Finanças e imagem: como um recall pode impactar a empresa
Cada vez mais comum em diversos setores da indústria, o recall é a consequência enfrentada pelas empresas ao levarem produtos defeituosos para o mercado. Os valores do prejuízo com a operação de recolhimento dos produtos ou de reparação da falha não costumam ser divulgados - poderiam arranhar ainda mais a imagem da marca e derrubar valores de ações -, mas não há dúvidas de que um recall pode puxar os lucros e a reputação da companhia para baixo.
Em vigor desde 1990, o Código de Defesa do Consumidor prevê que os fornecedores não podem colocar no mercado um produto que apresente riscos à saúde ou à segurança dos clientes. Para isso, testes de qualidade devem ser providenciados pela empresa. Mesmo assim, caso alguma mercadoria defeituosa chegue a ser comercializada, a advogada do Instituto Brasileiro de Defesa do Consumidor (Idec) Mariana Alves Tornero explica que artigo da lei determina que o fato seja comunicado imediatamente às autoridades competentes e aos consumidores, mediante anúncios veiculados na grande mídia. A empresa também deve se responsabilizar pela reparação do defeito (sem para que os clientes procurem o serviço).
Ao detectarem o problema e anunciarem o recall, as companhias passam a contabilizar diversos custos adicionais que, segundo o professor Felipe Araújo Calarge, do programa de Mestrado em Engenharia de Produção da Universidade Nove de Julho (Uninove), podem ser divididos em tangíveis e intangíveis. Na primeira classificação, entram na conta gastos com assistência técnica para corrigir a falha, compra de matéria-prima, pagamento de indenizações por eventuais acidentes provocados pelo defeito e aquisição de espaço na mídia. "Dependendo da extensão do defeito, às vezes é preciso retirar o produto de mercado", ressalta Mariana. "São custos elevados para a organização", estima Calarge.
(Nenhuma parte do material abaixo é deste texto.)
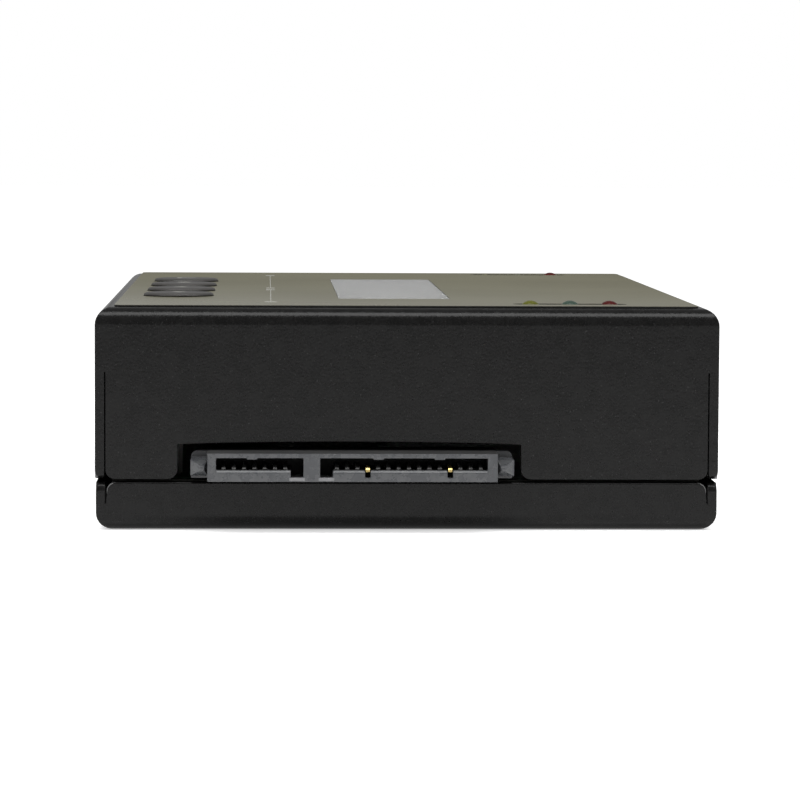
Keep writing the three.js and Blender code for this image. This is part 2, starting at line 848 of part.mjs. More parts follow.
// A guide post beside the mouth, whose nose tapers to a point near the housing.
function guidePost(side) {
  const inner = side * halfHousing;
  const outer = side * (halfHousing + postWidth);
  const length = flangeFront + flangeThickness / 2;
  const apexX = inner + postApexShare * (outer - inner);
  const middleZ = (postLow + postHigh) / 2;
  const post = new THREE.BoxGeometry(postWidth, length, postHigh - postLow, 1, 2, 1);
  post.translate((inner + outer) / 2, length / 2, middleZ);
  const points = post.attributes.position;
  for (let i = 0; i < points.count; i++) {
    const along = points.getY(i) / length;
    if (along > 0.25 && along < 0.75) points.setY(i, postNose);
    if (along < 0.25) {
      points.setX(i, points.getX(i) + postTaperShare * (apexX - points.getX(i)));
      points.setZ(i, points.getZ(i) + postTaperShare * (middleZ - points.getZ(i)));
    }
  }
  return solid(post);
}

// The places of the contacts across the housing, and whether each one is a long gold contact.
function contactPlaces() {
  const places = [];
  for (let i = 0; i < signalContacts; i++) {
    places.push({ x: signalLeft + signalFirst + i * contactPitch, gold: false });
  }
  for (let i = 0; i < powerContacts; i++) {
    places.push({ x: powerLeft + powerFirst + i * contactPitch, gold: goldContacts.includes(i) });
  }
  return places;
}

function contactProfile() {
  const back = slotDepth + contactRoot;
  const top = slotFloor + contactRise;
  const start = contactSetback;
  const points = [[start, slotFloor - contactRoot], [start, slotFloor + contactRise / 2]];
  points.push([start + contactRise, top], [back, top], [back, slotFloor - contactRoot]);
  return outline(points);
}

function receptacleHousing() {
  const half = contactWidth / 2;
  const flangeHalf = halfHousing + postWidth;
  const flange = new THREE.Shape();
  flange.moveTo(-flangeHalf, 0);
  flange.lineTo(flangeHalf, 0);
  flange.absarc(flangeHalf - flangeCorner, housingHeight - flangeCorner, flangeCorner, 0, Math.PI / 2);
  flange.absarc(flangeCorner - flangeHalf, housingHeight - flangeCorner, flangeCorner, Math.PI / 2, Math.PI);
  let housing = join(
    box([-halfHousing, halfHousing], [0, housingDepth], [0, housingHeight]),
    runBack(flange, flangeFront, flangeFront + flangeThickness),
    guidePost(-1),
    guidePost(1),
  );
  housing = cut(
    housing,
    runBack(slotOutline(signalLeft, signalRight, false), -cutOver, slotDepth),
    runBack(slotOutline(powerLeft, powerRight, true), -cutOver, slotDepth),
    mouthCut(signalLeft, signalRight - footWidth),
    mouthCut(powerLeft + footWidth, powerRight),
  );
  for (const share of roofRibShares) {
    const x = -halfHousing + share * housingWidth;
    const across = [x - roofRibWidth / 2, x + roofRibWidth / 2];
    const drop = [slotRoof - roofRibDrop, (slotRoof + housingHeight) / 2];
    housing = housing.add(box(across, [0, slotDepth + contactRoot], drop));
  }
  for (const { x, gold: long } of contactPlaces()) {
    if (long) {
      const groove = [x - goldGroove / 2, x + goldGroove / 2];
      housing = housing.subtract(box(groove, [-cutOver, slotDepth], [grooveFloor, slotFloor + cutOver]));
    } else {
      housing = housing.add(runAcross(contactProfile(), x - half, x + half));
    }
    const tail = [housingDepth - contactRoot, housingDepth + tailLength];
    housing = housing.add(box([x - half, x + half], tail, [0, tailThickness]));
  }
  return housing;
}

// A long contact: a spring strip along the slot's floor that crowns behind the mouth and turns down in its groove.
function goldContact(x) {
  const back = slotDepth - seatGap;
  const crownEnd = goldSetback + goldCrownRun;
  const crownY = goldSetback + goldCrownRun / 3;
  const nose = slotFloor - goldDrop;
  const lift = 2 * goldRise - goldThickness;
  const shape = new THREE.Shape();
  shape.moveTo(back, slotFloor);
  shape.lineTo(back, slotFloor + goldThickness);
  shape.lineTo(crownEnd, slotFloor + goldThickness);
  shape.quadraticCurveTo(crownY, slotFloor + lift, goldSetback, nose);
  shape.lineTo(goldSetback + goldThickness, nose);
  shape.quadraticCurveTo(crownY + goldThickness, slotFloor + lift - 2 * goldThickness, crownEnd, slotFloor);
  const half = contactWidth / 2;
  return runAcross(shape, x - half, x + half, roundSteps / 2);
}

for (const [end, turn] of [["near", 0], ["far", Math.PI]]) {
  const place = new THREE.Group();
  const side = turn ? -1 : 1;
  place.position.set(side * receptacleX, -side * receptacleY, receptacleZ);
  place.rotation.z = turn;
  root.add(place);
  add(`${end}_receptacle`, receptacleHousing(), greyPlastic, place);
  contactPlaces()
    .filter((contact) => contact.gold)
    .forEach(({ x }, i) => add(`${end}_gold_contact_${i + 1}`, goldContact(x), gold, place));
}

// The inlet: a square face, a barrel behind it, and a bore with the centre pin.
function dcJack() {
  const faceBack = jackFront - jackFaceDepth;
  const half = jackWidth / 2;
  const face = box([faceBack, jackFront], [jackY - half, jackY + half], [mainTop, mainTop + jackHeight]);
  const section = new THREE.Shape();
  section.moveTo(jackY - jackBarrel, mainTop);
  section.lineTo(jackY + jackBarrel, mainTop);
  section.absarc(jackY, jackAxis, jackBarrel, 0, Math.PI);
  const barrel = runAcross(section, jackFront - jackDepth, faceBack, roundSteps);
  const bore = runAcross(disc(jackBore, jackY, jackAxis), jackFront - jackBoreDepth, jackFront + cutOver, roundSteps);
  return face.add(barrel).subtract(bore);
}
add("dc_jack", dcJack(), blackPlastic);
add(
  "dc_jack_pin",
  runAcross(disc(jackPin, jackY, jackAxis), jackFront - jackBoreDepth, jackFront - jackPinSetback, 6),
  brightMetal,
);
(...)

Custos intangíveis são os piores, afirmam especialistas
O prejuízo financeiro, contudo, não se compara à imagem negativa associada à marca após o ocorrido. Os custos intangíveis, segundo o professor da Uninove, muitas vezes são piores por comprometer o nome da empresa no mercado, levando à queda de vendas e, em alguns casos, desvalorização das ações da empresa negociadas no mercado financeiro. "O custo de um cliente que vai deixar de comprar um produto da empresa por ter o nome comprometido no mercado é imensurável", analisa Calarge. O professor de Economia da Universidade Federal de Santa Catarina (UFSC) João Rogério Sanson avalia que uma diminuição entre 1% e 5% na base de clientes, no caso de empresas com milhares de produtos no mercado, já representaria um impacto preocupante.
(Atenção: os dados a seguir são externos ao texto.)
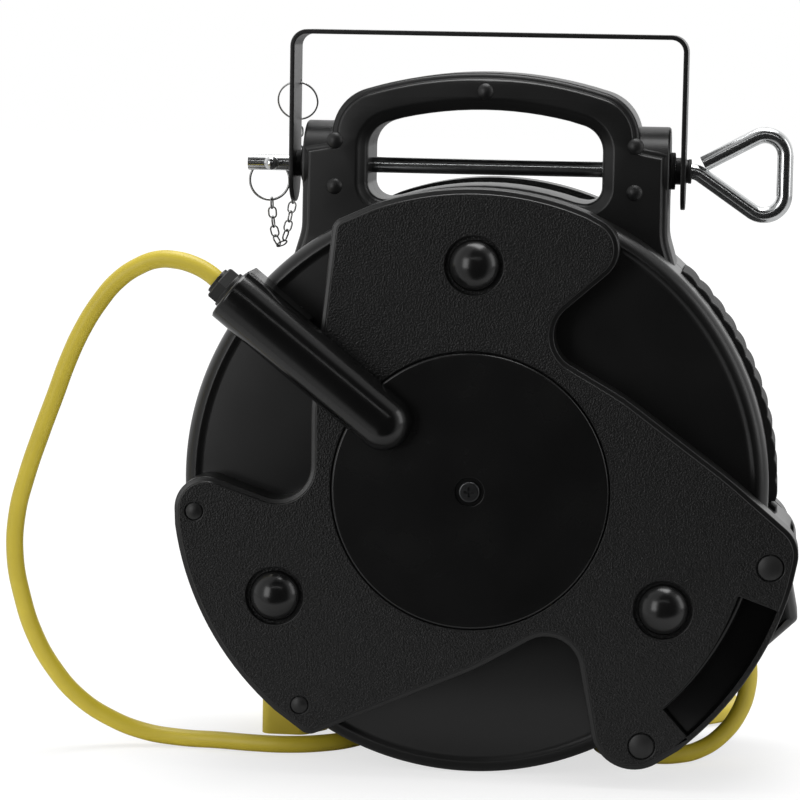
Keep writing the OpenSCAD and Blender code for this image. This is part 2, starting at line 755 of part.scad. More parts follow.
module pawl() {
    reach = norm(pawl_tip - pawl_pivot);
    aim = atan2(pawl_tip[1] - pawl_pivot[1], pawl_tip[0] - pawl_pivot[0]);
    color("#8f9294") upright(spool_back + ratchet_t - 0.5, ratchet_t - 1) translate(pawl_pivot) rotate(aim)
        difference() {
            polygon(rounded([[-6, -4, 3.5], [8, -5, 5], [reach, -1.4, 1], [reach, 1.4, 1], [6, 5, 5], [-6, 4, 3.5]]));
            circle(r = 2.05);
        }
}

module pawl_pin() {
    color("#a8abae") disc_at(pawl_pivot, case_front, ratchet_t + 0.8, 2);
}

module spring_case() {
    color("#9a9c9e") facing_front(drum_half - shell_wall) difference() {
        cylinder(r = case_r, h = drum_half - shell_wall - case_front);
        translate([0, 0, -1]) cylinder(r = case_r - case_wall, h = drum_half - shell_wall - case_front - case_wall + 1);
        translate([0, 0, -1]) cylinder(r = 18, h = 60);
    }
}

// Flat spiral of the rewind spring
module power_spring() {
    coils = 7;
    steps = 18;
    strip = 1;
    r0 = axle_d / 2 + 9;
    r1 = case_r - case_wall - 1.5;
    n = coils * steps;
    color("#5c6470") upright(drum_half - shell_wall - 4, 9.5) union() {
        polygon(concat(
            [for (i = [0:n]) polar(r0 + (r1 - r0) * i / n, 360 * i / steps)],
            [for (i = [n:-1:0]) polar(r0 + (r1 - r0) * i / n - strip, 360 * i / steps)]));
        translate([axle_d / 2 + 0.05, 0]) square([r0 - axle_d / 2 - 0.5, strip]);
    }
}

module feed_cord() {
    from = feed_from + [0, 0, floor_z];
    to = out_pts[0] + [0, 0, floor_z];
    run = to - from;
    color("#c9bc55") translate(from) rotate([0, atan2(run[0], run[2]), 0]) cylinder(d = cord_d, h = norm(run) - feed_gap);
}

// ---------- bracket and pin ----------

module ear_washers() {
    color("#151515") for (s = [-1, 1]) translate([s * ear_x, 0, -pin_drop]) rotate([0, s * 90, 0]) difference() {
        cylinder(d = 22, h = washer_t);
        translate([0, 0, -1]) cylinder(d = pin_d + 0.14, h = washer_t + 2);
    }
}

module bracket() {
    u = [[leg_out, -200, 0], [leg_out, 0, bend_r], [-leg_out, 0, bend_r], [-leg_out, -200, 0],
        [-leg_x, -200, 0], [-leg_x, -strip_t, bend_r - strip_t], [leg_x, -strip_t, bend_r - strip_t], [leg_x, -200, 0]];
    color("#2a2b2c") difference() {
        intersection() {
            translate([0, strip_w / 2, 0]) rotate([90, 0, 0]) linear_extrude(strip_w) polygon(rounded(u));
            union() {
                translate([-200, -strip_w / 2, -pin_drop - leg_end]) cube([400, strip_w, pin_drop + leg_end + 1]);
                translate([-200, 0, -pin_drop - leg_end]) rotate([0, 90, 0]) cylinder(d = strip_w, h = 400);
            }
        }
        for (k = [-1:1]) translate([k * hole_pitch, 0, -10]) cylinder(d = hole_d, h = 20);
        translate([-200, 0, -pin_drop]) rotate([0, 90, 0]) cylinder(r = bush_r, h = 400);
        translate([-leg_out - 1, ring_hole[0], ring_hole[1]]) rotate([0, 90, 0]) cylinder(d = 4, h = strip_t + 2);
    }
}

module leg_bushes() {
    color("#202020") for (s = [-1, 1]) translate([0, 0, -pin_drop]) rotate([0, s * 90, 0]) difference() {
        union() {
            translate([0, 0, ear_x + washer_t + 0.2]) cylinder(d = 16, h = leg_x - ear_x - washer_t - 0.2);
            translate([0, 0, leg_x]) cylinder(r = bush_r, h = strip_t);
            translate([0, 0, leg_out]) cylinder(d = 14, h = 1.3);
        }
        cylinder(d = pin_d + 0.1, h = 200);
    }
}

module hanging_pin() {
    color("#d8dadc") translate([0, 0, -pin_drop]) difference() {
        bent_bar(pull_path, pin_d);
        translate([lynch_x, 20, 0]) rotate([90, 0, 0]) cylinder(d = lynch_d + 0.02, h = 40);
    }
}

module pin_collar() {
    color("#1c1c1c") translate([leg_out + 1.3, 0, -pin_drop]) rotate([0, 90, 0]) difference() {
        cylinder(d = 14.5, h = collar_t - 1);
        translate([0, 0, -1]) cylinder(d = pin_d + 0.1, h = collar_t + 1);
    }
}

module lynch_pin() {
    color("#c9ccce") translate([lynch_x, 0, -pin_drop]) difference() {
        union() {
            translate([0, -pin_d / 2 - 3.6, 0]) sphere(r = 4.3);
            translate([0, -pin_d / 2 - 2, 0]) rotate([-90, 0, 0]) cylinder(d = lynch_d, h = pin_d + 4);
            translate([0, hoop_y - 3.5, 0]) rotate([-90, 0, 0]) cylinder(d = 7.6, h = 7);
        }
        translate([-10, hoop_y, hoop_up]) rotate([0, 90, 0]) cylinder(d = 3, h = 20);
    }
}

module hoop(wire) {
    rotate_extrude() translate([hoop_r, 0]) circle(d = wire, $fn = 24);
}

module lynch_hoop() {
    color("#c9ccce") translate([lynch_x, hoop_y, -pin_drop + hoop_up - hoop_r]) rotate([90, 0, 0]) hoop(hoop_wire);
}

module split_ring() {
    color("#b9bcbe") translate([-leg_x - strip_t / 2, ring_hole[0], ring_hole[1]])
        rotate([ring_lean, 0, 0]) translate([-1.1, 0, 0.05 - ring_r]) rotate([90, 0, 0])
            for (k = [-1, 1]) translate([0, 0, 0.55 * k])
                rotate_extrude() translate([ring_r, 0]) circle(d = 1, $fn = 24);
}

module link() {
    straight = link_len - link_w;
    bend = (link_w - link_wire) / 2;
    for (s = [-1, 1]) {
        translate([0, s * bend, 0]) translate([-straight / 2, 0, 0]) rotate([0, 90, 0])
            cylinder(d = link_wire, h = straight, $fn = 16);
        translate([s * straight / 2, 0, 0]) rotate([0, 0, s * 90 - 180]) rotate_extrude(angle = 180)
            translate([bend, 0]) circle(d = link_wire, $fn = 16);
    }
}

// Distance along a path to each of its points, and the place at a distance
function lengths(p, i = 0, sum = 0) = i == len(p) - 1 ? [sum] :
    concat([sum], lengths(p, i + 1, sum + norm(p[i + 1] - p[i])));
function place(p, s, d, i = 0) = i >= len(p) - 2 || s[i + 1] >= d ?
    p[i] + (p[i + 1] - p[i]) * (d - s[i]) / (s[i + 1] - s[i]) : place(p, s, d, i + 1);

module chain() {
    along = lengths(chain_path);
    total = along[len(along) - 1];
    pitch = link_len - 2 * link_wire - 0.1;
    count = 2 * floor(total / pitch / 2) + 1;
    color("#b9bcbe") for (k = [0:count - 1]) {
        a = place(chain_path, along, k * total / count);
        b = place(chain_path, along, (k + 1) * total / count);
        v = b - a;
        translate((a + b) / 2) rotate([0, -atan2(v[2], norm([v[0], v[1]])), atan2(v[1], v[0])])
            rotate([k % 2 == 0 ? 90 : 0, 0, 0]) link();
    }
}

// ---------- cords and their ends ----------

module on_floor() {
    translate([0, 0, floor_z]) children();
}

module lead_cord() {
    color("#c9bc55") on_floor() swept(lead_pts, cord_d);
}

module output_cord() {
    color("#c9bc55") on_floor() swept(out_pts, cord_d);
}

// Three-pin plug, lying on its side with its nose towards -X
module plug_body() {
    color("#c9bc55") on_floor() translate(plug_at) rotate([0, -90, 0]) difference() {
        union() {
            cylinder(r1 = cord_d / 2 + 1.6, r2 = cord_d / 2 + 3.2, h = 14);
            translate([0, 0, 14]) cylinder(r = 11, h = plug_len - 26);
            translate([0, 0, plug_len - 14]) intersection() {
                cylinder(r = plug_r, h = 14);
                translate([-plug_r, -13.5, 0]) cube([2 * plug_r, 27, 14]);
            }
        }
        for (s = [-1, 1]) translate([-3, s * 6.35 - 0.8, plug_len - 8]) cube([6.6, 1.6, 9]);
        translate([-7.5, 0, plug_len - 8]) cylinder(d = 4.8, h = 9);
    }
}

module plug_blades() {
    color("#c8a85a") on_floor() translate(plug_at) rotate([0, -90, 0]) {
        for (s = [-1, 1]) translate([-2.9, s * 6.35 - 0.75, plug_len - 8]) cube([6.4, 1.5, 25]);
        translate([-7.5, 0, plug_len - 8]) cylinder(d = 4.7, h = 27);
    }
}

// Flat fan-shaped tap with three outlets along its wide face
module tap_body() {
    shape = rounded([[tap_front_x, tap_mid_y + tap_w / 2, 6], [tap_front_x, tap_mid_y - tap_w / 2, 6],
        [tap_back_x - 12, tap_mid_y - tap_w / 2, 8], [tap_back_x, tap_mid_y - 22, 8], [tap_back_x, tap_mid_y + 22, 8],
        [tap_back_x - 12, tap_mid_y + tap_w / 2, 8]]);
    color("#c9bc55") on_floor() difference() {
        union() {
            linear_extrude(tap_h) polygon(shape);
            translate([tap_back_x - 1, tap_at[1], tap_at[2]]) rotate([0, 90, 0])
                cylinder(r1 = 10, r2 = cord_d / 2 + 1.6, h = tap_nose_x - tap_back_x + 1);
        }
        for (k = [-1:1]) translate([tap_front_x, tap_mid_y + outlet_pitch * k, tap_h / 2]) rotate([0, 90, 0]) {
            for (s = [-1, 1]) translate([-4.5, s * 6.35 - 1.1, -1]) cube([8, 2.2, outlet_depth + 1]);
            translate([8.5, 0, -1]) cylinder(d = 5.6, h = outlet_depth + 1);
        }
    }
}

front_shell();
rear_shell();
front_cover();
rear_cover();
inlet_disc();
spring_disc();
disc_screws();
gland_cap();
front_bumpers();
rear_bumpers();
cover_caps();
post_caps();
handle_caps();
case_bolts();
handle_front();
handle_rear();
rub_strip();
cord_lip();
upper_roller();
lower_roller();
roller_axles();
main_axle();
spool_front_half();
spool_rear_half();
spool_bushes();
wound_cord();
slip_rings();
brush_block();
ratchet();
pawl();
pawl_pin();
spring_case();
power_spring();
feed_cord();
ear_washers();
bracket();
leg_bushes();
hanging_pin();
pin_collar();
lynch_pin();
lynch_hoop();
split_ring();
chain();
lead_cord();
plug_body();
plug_blades();
output_cord();
tap_body();
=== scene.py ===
# %% [markdown]
# # A retractable cord reel in its swivel bracket
# The reel is a black drum between two three-lobed covers, with a carry handle that a chromed pin
# hangs in a steel bracket. A yellow cord goes in at the upper left and comes out at the lower right.
# The exact solids are loaded first. They fix every size, and the pieces made here are laid over them.

# %% The frame, and the lengths that everything starts from
import bpy
import bmesh
import math
from mathutils import Matrix, Vector
from mathutils.geometry import tessellate_polygon


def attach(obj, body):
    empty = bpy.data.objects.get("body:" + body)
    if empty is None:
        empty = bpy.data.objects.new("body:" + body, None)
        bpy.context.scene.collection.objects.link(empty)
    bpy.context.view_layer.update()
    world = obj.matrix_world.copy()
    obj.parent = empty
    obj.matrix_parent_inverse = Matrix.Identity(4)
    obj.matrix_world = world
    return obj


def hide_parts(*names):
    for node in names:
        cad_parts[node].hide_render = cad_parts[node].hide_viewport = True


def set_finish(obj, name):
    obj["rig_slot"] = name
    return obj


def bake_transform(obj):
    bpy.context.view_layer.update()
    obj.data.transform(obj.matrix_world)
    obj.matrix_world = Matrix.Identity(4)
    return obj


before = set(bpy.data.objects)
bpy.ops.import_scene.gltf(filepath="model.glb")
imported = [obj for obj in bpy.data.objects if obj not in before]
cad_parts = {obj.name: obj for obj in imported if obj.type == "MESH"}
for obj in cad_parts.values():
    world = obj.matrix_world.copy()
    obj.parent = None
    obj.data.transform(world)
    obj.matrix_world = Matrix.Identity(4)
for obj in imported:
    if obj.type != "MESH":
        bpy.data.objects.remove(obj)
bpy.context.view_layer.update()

MM = 0.001
PIN_Z = -80
AXIS_Z = -264
FLOOR_Z = -436
DRUM_R = 172
DRUM_HALF = 60
COVER_Y = 81
PIN_UP = 184

# %% [markdown]
# ## The camera
# A long lens from a little to the right and above flattens the reel almost to a front view, while
# the right side of the drum and of the bracket still shows. The camera leans by about a degree.

# %% Camera
LENS_MM = 147.6
CAMERA_DISTANCE = 1.979
CAMERA_TARGET = Vector((-0.0505, 0, -0.2215))
CAMERA_TURN, CAMERA_RISE, CAMERA_ROLL = (math.radians(a) for a in (6.43, 6.73, 0.97))


def put(name, data):
    """A new object, linked to the scene."""
    thing = bpy.data.objects.new(name, data)
    bpy.context.collection.objects.link(thing)
    return thing


def place_camera():
    looking = Vector((-math.sin(CAMERA_TURN) * math.cos(CAMERA_RISE),
                      math.cos(CAMERA_TURN) * math.cos(CAMERA_RISE), -math.sin(CAMERA_RISE)))
    level = Vector((math.cos(CAMERA_TURN), math.sin(CAMERA_TURN), 0))
    upright = level.cross(looking)
    right = level * math.cos(CAMERA_ROLL) + upright * math.sin(CAMERA_ROLL)
    up = upright * math.cos(CAMERA_ROLL) - level * math.sin(CAMERA_ROLL)
    camera = put("camera", bpy.data.cameras.new("camera"))
    camera.data.lens = LENS_MM
    camera.data.clip_start, camera.data.clip_end = 0.05, 50
    camera.matrix_world = Matrix.Translation(CAMERA_TARGET - looking * CAMERA_DISTANCE) @ Matrix(
        (right, up, -looking)).transposed().to_4x4()
    bpy.context.scene.camera = camera


place_camera()
print("camera:", LENS_MM, "mm lens,", CAMERA_DISTANCE, "m away")

# %% [markdown]
# ## Materials
# Colours are written as sRGB hex values, the way a paint chart gives them, and one function turns
# them to the linear values that a shader works in. One more function adds a node with its settings
# and its links, so that each material reads as a list of what lies on the surface.

# %% Helpers for materials


def linear(hex_colour):
    channels = [int(hex_colour[i:i + 2], 16) / 255 for i in (1, 3, 5)]
    return tuple(c / 12.92 if c <= 0.04045 else ((c + 0.055) / 1.055) ** 2.4 for c in channels) + (1,)


def add(tree, kind, links=None, **settings):
    """A node with its settings. In links, a socket's name leads to a socket to link, or to a plain value."""
    node = tree.nodes.new(kind)
    for setting, value in settings.items():
        setattr(node, setting, value)
    for name, source in (links or {}).items():
        if isinstance(source, bpy.types.NodeSocket):
            tree.links.new(source, node.inputs[name])
        else:
            node.inputs[name].default_value = source
    return node


def new_material(name):
    """An empty node material, with its tree and the object's own coordinates."""
    material = bpy.data.materials.new(name)
    material.use_nodes = True
    tree = material.node_tree
    tree.nodes.clear()
    place = add(tree, "ShaderNodeTexCoord").outputs["Object"]
    return material, tree, place


# A Mix node's colour sockets share their names with its other sockets, so they go by number.
MIX_DARK, MIX_LIGHT, MIX_RESULT = 6, 7, 2

# %% [markdown]
# Injection-moulded ABS copies the tool. The drum and the handle come from a polished tool that has
# gone slightly dull, so a highlight on them is wide and soft, with faint clouds in it. Noise at a
# few centimetres gives the clouds, and at half a millimetre the last trace of the tool's texture.
# The other black mouldings are the same surface with another polish, so one function makes them all.

# %% Moulded black plastics
CLOUD_MM = 35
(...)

Apesar de previsto desde 1990, o recall no Brasil demorou a se disseminar como uma prática entre as empresas, ao contrário de países como os Estados Unidos e o Japão, onde a cultura do chamamento pegou mais rapidamente. Por aqui, os casos foram se tornando mais frequentes principalmente na indústria automotiva, mas também no setor alimentício, farmacêutico e de brinquedos. Em 1998, anticoncepcionais fabricados pelo laboratório Schering tiveram sua ineficácia comprovada após denúncias de mulheres que engravidaram mesmo tomando o remédio - que ficou conhecido como "pílula de farinha".
A indústria automotiva coleciona alguns casos de recall no mundo todo. Desde 2009, a montadora japonesa Toyota, por exemplo, amargou três chamamentos. O primeiro deles pretendia consertar o defeito nos tapetes que provocavam a aceleração do veículo de forma repentina. "O problema da Toyota espantou o mercado de maneira geral, por ser a Toyota e pela magnitude. A imagem ficou comprometida. Eles inclusive trocaram tapetes de outros veículos que nem estavam incluídos no recall", comenta Calarge. Em 2010, novo episódio serviu para que a montadora comunicasse que havia falha também no acelerador de alguns carros - boa parte deles já incluídas no primeiro chamado.
O caso mais recente é de outubro deste ano: um defeito no interruptor do vidro elétrico de alguns modelos oferece risco de incêndio, segundo a divulgação da própria Toyota. No mundo, mais de 7,4 milhões de veículos estavam na lista do chamamento. Esse número, segundo Mariana, chegou a quase 40 mil unidades no Brasil. "O controle de qualidade dessas empresas deveria detectar o defeito. Às vezes, não são tão aparentes, mas mesmo assim não deveriam ir pro mercado", afirma a advogada do Idec.